Other names: Park–Miller random number generator, multiplicative linear congruential generator (MLCG), multiplicative congruential generator (MCG)

\[X_{k+1}=aX_k \mod m\]

where \(m\) is a prime number or power of a prime number, \(a\) is a primitive modulo of \(m\), and, the seed \(X_0\) is coprime to \(m\)

Some well-known choices of \(n\) and \(a\) are: \((n = M_{31} = 2^{31} - 1 = 2,147,483,647, a = 7^5 = 16,807)\), \((n = M_{31}, p = 48,271)\) (C++11's `minstd_rand`

function uses this set), \((n = F_4 = 65,537, a = 75)\), \((n = 2^{48}, a = 44,485,709,377,909)\) (this case, \(n\) is not prime number, the period is shorter, and lower bit has much shorter period because higher-order bits do not affect lower-order bits).

Back to the original problem at the beginning of this post, we can encode the integer id \(k\) as \(X_k\), the \(\varphi(m)\) first values will be different. For example, if we choose \((m, a) = (M_{31}, 7^5)\), encode the output using alphabet characters including both upper and lower case, dropping visually confusing characters (l, o, I, O, q, g. Additionally if numbers are considered: 0, 1, 9), leading to 46 characters in total. We need \(\left\lceil\frac{\log(\varphi(m))}{\log(46)}\right\rceil = 6\) characters to encode 2,147,483,646 different IDs.

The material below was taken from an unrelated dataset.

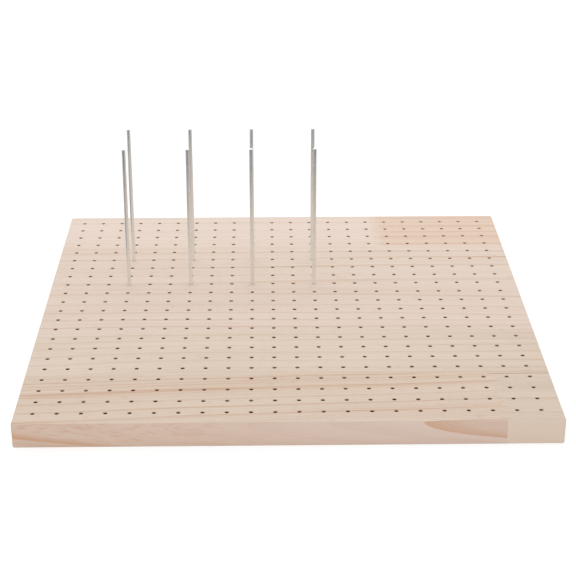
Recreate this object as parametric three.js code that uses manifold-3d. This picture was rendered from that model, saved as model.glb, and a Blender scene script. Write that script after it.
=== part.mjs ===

We can choose \((m; a) = (65,537; 75)\), divide the id by \(m\), encode the quotient directly, and encode the remainder using multiplicative congruential generator described above. As a result, we need 3 characters for the first 65,536 ids, \(3+k\) characters for next \(44^k * 65,536\) ids.